>>

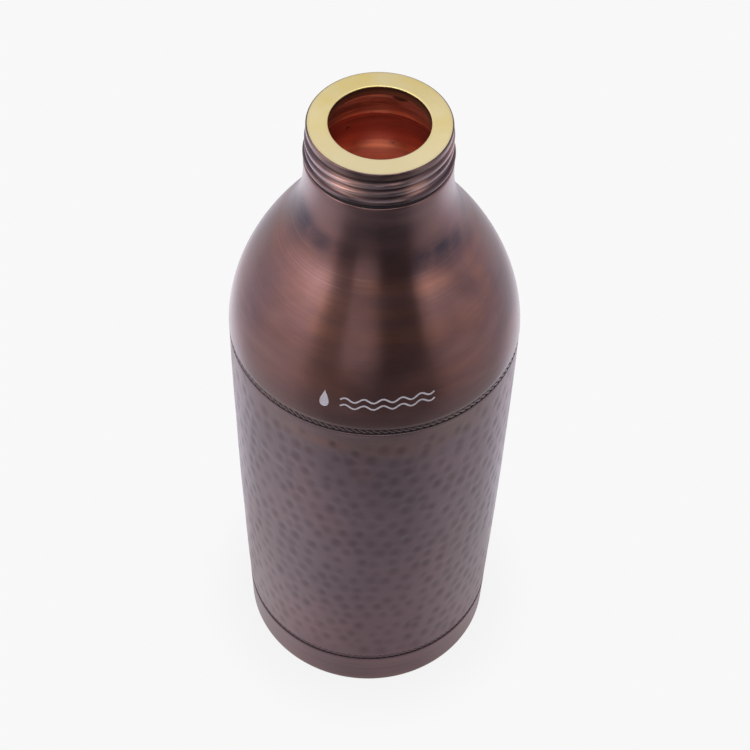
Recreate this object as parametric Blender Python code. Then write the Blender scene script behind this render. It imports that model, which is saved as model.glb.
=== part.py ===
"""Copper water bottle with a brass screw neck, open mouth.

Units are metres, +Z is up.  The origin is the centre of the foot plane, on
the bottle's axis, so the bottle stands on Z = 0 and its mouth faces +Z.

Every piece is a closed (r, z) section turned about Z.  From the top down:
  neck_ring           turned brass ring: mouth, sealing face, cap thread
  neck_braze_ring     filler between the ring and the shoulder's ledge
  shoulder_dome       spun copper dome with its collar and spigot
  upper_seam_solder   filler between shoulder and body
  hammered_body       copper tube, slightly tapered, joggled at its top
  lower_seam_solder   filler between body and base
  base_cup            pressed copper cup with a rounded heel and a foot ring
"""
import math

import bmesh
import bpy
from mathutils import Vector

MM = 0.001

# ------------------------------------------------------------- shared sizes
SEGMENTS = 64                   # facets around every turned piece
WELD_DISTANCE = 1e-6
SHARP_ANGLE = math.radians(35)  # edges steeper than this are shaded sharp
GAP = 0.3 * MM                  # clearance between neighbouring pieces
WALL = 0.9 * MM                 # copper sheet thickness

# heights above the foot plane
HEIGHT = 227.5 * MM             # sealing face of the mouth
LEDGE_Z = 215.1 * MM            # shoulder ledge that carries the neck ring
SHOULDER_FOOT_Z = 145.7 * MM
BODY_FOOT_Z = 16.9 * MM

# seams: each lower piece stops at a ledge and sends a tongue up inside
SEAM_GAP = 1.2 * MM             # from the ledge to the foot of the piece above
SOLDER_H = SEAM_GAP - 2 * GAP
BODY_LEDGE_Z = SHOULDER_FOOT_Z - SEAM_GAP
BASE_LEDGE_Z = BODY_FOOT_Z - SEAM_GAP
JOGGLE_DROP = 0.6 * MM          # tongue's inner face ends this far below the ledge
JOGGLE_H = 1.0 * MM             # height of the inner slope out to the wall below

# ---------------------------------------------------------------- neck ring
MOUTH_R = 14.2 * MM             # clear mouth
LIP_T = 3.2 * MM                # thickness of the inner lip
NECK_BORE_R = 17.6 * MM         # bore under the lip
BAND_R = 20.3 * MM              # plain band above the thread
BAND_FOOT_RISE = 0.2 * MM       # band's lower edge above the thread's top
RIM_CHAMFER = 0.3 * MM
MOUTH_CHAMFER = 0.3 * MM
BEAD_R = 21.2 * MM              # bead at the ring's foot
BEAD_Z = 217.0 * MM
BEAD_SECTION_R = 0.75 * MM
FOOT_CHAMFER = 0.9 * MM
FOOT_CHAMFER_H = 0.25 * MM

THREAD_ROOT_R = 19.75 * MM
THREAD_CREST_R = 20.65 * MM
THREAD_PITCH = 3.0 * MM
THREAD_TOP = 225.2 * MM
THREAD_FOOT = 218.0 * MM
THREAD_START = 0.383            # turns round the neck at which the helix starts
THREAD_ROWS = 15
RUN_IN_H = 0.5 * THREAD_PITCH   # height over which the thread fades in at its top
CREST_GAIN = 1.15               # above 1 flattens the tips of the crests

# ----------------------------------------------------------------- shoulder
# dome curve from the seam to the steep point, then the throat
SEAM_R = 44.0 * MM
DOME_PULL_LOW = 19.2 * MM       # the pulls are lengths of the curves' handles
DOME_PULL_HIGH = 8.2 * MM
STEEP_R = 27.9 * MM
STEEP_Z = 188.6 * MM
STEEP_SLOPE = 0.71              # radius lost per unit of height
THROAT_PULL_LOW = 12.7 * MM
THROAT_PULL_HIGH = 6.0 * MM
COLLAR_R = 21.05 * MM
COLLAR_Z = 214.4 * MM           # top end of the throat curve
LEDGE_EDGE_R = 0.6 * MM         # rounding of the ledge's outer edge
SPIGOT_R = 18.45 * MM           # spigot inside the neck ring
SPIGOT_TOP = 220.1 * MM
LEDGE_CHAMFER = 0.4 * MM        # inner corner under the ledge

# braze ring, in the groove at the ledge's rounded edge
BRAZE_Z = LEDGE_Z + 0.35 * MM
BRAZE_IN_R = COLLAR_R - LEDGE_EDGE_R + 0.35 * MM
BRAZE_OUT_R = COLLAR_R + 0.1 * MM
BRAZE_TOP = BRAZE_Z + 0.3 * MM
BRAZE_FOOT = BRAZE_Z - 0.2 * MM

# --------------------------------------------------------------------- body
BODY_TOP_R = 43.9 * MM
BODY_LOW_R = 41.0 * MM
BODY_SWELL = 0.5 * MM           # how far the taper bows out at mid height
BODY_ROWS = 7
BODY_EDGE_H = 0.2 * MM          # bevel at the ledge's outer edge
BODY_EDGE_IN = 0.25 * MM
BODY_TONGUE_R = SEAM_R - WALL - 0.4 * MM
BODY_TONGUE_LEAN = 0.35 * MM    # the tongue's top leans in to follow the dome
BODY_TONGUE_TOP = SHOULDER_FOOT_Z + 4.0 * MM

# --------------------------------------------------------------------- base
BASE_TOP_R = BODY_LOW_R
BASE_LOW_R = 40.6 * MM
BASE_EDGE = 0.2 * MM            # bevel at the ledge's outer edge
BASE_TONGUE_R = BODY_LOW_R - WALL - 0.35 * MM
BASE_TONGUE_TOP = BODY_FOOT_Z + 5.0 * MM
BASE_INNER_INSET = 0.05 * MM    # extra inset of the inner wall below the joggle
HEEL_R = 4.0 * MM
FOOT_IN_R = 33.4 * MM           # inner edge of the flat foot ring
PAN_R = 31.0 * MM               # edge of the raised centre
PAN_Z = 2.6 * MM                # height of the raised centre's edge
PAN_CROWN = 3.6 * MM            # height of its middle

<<

- What to do
Please return the data above exactly as given.

- Written response
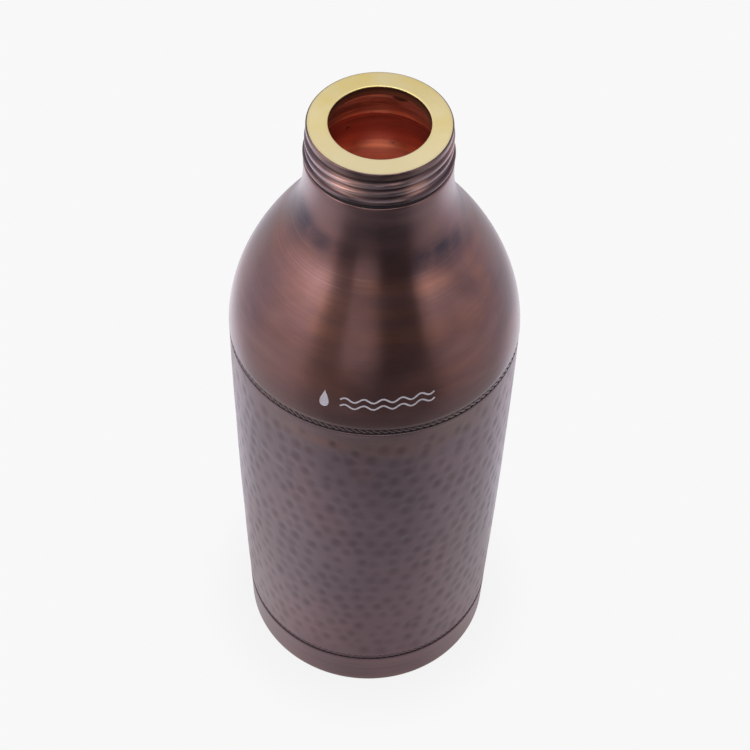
Recreate this object as parametric Blender Python code. Then write the Blender scene script behind this render. It imports that model, which is saved as model.glb.
=== part.py ===
"""Copper water bottle with a brass screw neck, open mouth.

Units are metres, +Z is up.  The origin is the centre of the foot plane, on
the bottle's axis, so the bottle stands on Z = 0 and its mouth faces +Z.

Every piece is a closed (r, z) section turned about Z.  From the top down:
  neck_ring           turned brass ring: mouth, sealing face, cap thread
  neck_braze_ring     filler between the ring and the shoulder's ledge
  shoulder_dome       spun copper dome with its collar and spigot
  upper_seam_solder   filler between shoulder and body
  hammered_body       copper tube, slightly tapered, joggled at its top
  lower_seam_solder   filler between body and base
  base_cup            pressed copper cup with a rounded heel and a foot ring
"""
import math

import bmesh
import bpy
from mathutils import Vector

MM = 0.001

# ------------------------------------------------------------- shared sizes
SEGMENTS = 64                   # facets around every turned piece
WELD_DISTANCE = 1e-6
SHARP_ANGLE = math.radians(35)  # edges steeper than this are shaded sharp
GAP = 0.3 * MM                  # clearance between neighbouring pieces
WALL = 0.9 * MM                 # copper sheet thickness

# heights above the foot plane
HEIGHT = 227.5 * MM             # sealing face of the mouth
LEDGE_Z = 215.1 * MM            # shoulder ledge that carries the neck ring
SHOULDER_FOOT_Z = 145.7 * MM
BODY_FOOT_Z = 16.9 * MM

# seams: each lower piece stops at a ledge and sends a tongue up inside
SEAM_GAP = 1.2 * MM             # from the ledge to the foot of the piece above
SOLDER_H = SEAM_GAP - 2 * GAP
BODY_LEDGE_Z = SHOULDER_FOOT_Z - SEAM_GAP
BASE_LEDGE_Z = BODY_FOOT_Z - SEAM_GAP
JOGGLE_DROP = 0.6 * MM          # tongue's inner face ends this far below the ledge
JOGGLE_H = 1.0 * MM             # height of the inner slope out to the wall below

# ---------------------------------------------------------------- neck ring
MOUTH_R = 14.2 * MM             # clear mouth
LIP_T = 3.2 * MM                # thickness of the inner lip
NECK_BORE_R = 17.6 * MM         # bore under the lip
BAND_R = 20.3 * MM              # plain band above the thread
BAND_FOOT_RISE = 0.2 * MM       # band's lower edge above the thread's top
RIM_CHAMFER = 0.3 * MM
MOUTH_CHAMFER = 0.3 * MM
BEAD_R = 21.2 * MM              # bead at the ring's foot
BEAD_Z = 217.0 * MM
BEAD_SECTION_R = 0.75 * MM
FOOT_CHAMFER = 0.9 * MM
FOOT_CHAMFER_H = 0.25 * MM

THREAD_ROOT_R = 19.75 * MM
THREAD_CREST_R = 20.65 * MM
THREAD_PITCH = 3.0 * MM
THREAD_TOP = 225.2 * MM
THREAD_FOOT = 218.0 * MM
THREAD_START = 0.383            # turns round the neck at which the helix starts
THREAD_ROWS = 15
RUN_IN_H = 0.5 * THREAD_PITCH   # height over which the thread fades in at its top
CREST_GAIN = 1.15               # above 1 flattens the tips of the crests

# ----------------------------------------------------------------- shoulder
# dome curve from the seam to the steep point, then the throat
SEAM_R = 44.0 * MM
DOME_PULL_LOW = 19.2 * MM       # the pulls are lengths of the curves' handles
DOME_PULL_HIGH = 8.2 * MM
STEEP_R = 27.9 * MM
STEEP_Z = 188.6 * MM
STEEP_SLOPE = 0.71              # radius lost per unit of height
THROAT_PULL_LOW = 12.7 * MM
THROAT_PULL_HIGH = 6.0 * MM
COLLAR_R = 21.05 * MM
COLLAR_Z = 214.4 * MM           # top end of the throat curve
LEDGE_EDGE_R = 0.6 * MM         # rounding of the ledge's outer edge
SPIGOT_R = 18.45 * MM           # spigot inside the neck ring
SPIGOT_TOP = 220.1 * MM
LEDGE_CHAMFER = 0.4 * MM        # inner corner under the ledge

# braze ring, in the groove at the ledge's rounded edge
BRAZE_Z = LEDGE_Z + 0.35 * MM
BRAZE_IN_R = COLLAR_R - LEDGE_EDGE_R + 0.35 * MM
BRAZE_OUT_R = COLLAR_R + 0.1 * MM
BRAZE_TOP = BRAZE_Z + 0.3 * MM
BRAZE_FOOT = BRAZE_Z - 0.2 * MM

# --------------------------------------------------------------------- body
BODY_TOP_R = 43.9 * MM
BODY_LOW_R = 41.0 * MM
BODY_SWELL = 0.5 * MM           # how far the taper bows out at mid height
BODY_ROWS = 7
BODY_EDGE_H = 0.2 * MM          # bevel at the ledge's outer edge
BODY_EDGE_IN = 0.25 * MM
BODY_TONGUE_R = SEAM_R - WALL - 0.4 * MM
BODY_TONGUE_LEAN = 0.35 * MM    # the tongue's top leans in to follow the dome
BODY_TONGUE_TOP = SHOULDER_FOOT_Z + 4.0 * MM

# --------------------------------------------------------------------- base
BASE_TOP_R = BODY_LOW_R
BASE_LOW_R = 40.6 * MM
BASE_EDGE = 0.2 * MM            # bevel at the ledge's outer edge
BASE_TONGUE_R = BODY_LOW_R - WALL - 0.35 * MM
BASE_TONGUE_TOP = BODY_FOOT_Z + 5.0 * MM
BASE_INNER_INSET = 0.05 * MM    # extra inset of the inner wall below the joggle
HEEL_R = 4.0 * MM
FOOT_IN_R = 33.4 * MM           # inner edge of the flat foot ring
PAN_R = 31.0 * MM               # edge of the raised centre
PAN_Z = 2.6 * MM                # height of the raised centre's edge
PAN_CROWN = 3.6 * MM            # height of its middle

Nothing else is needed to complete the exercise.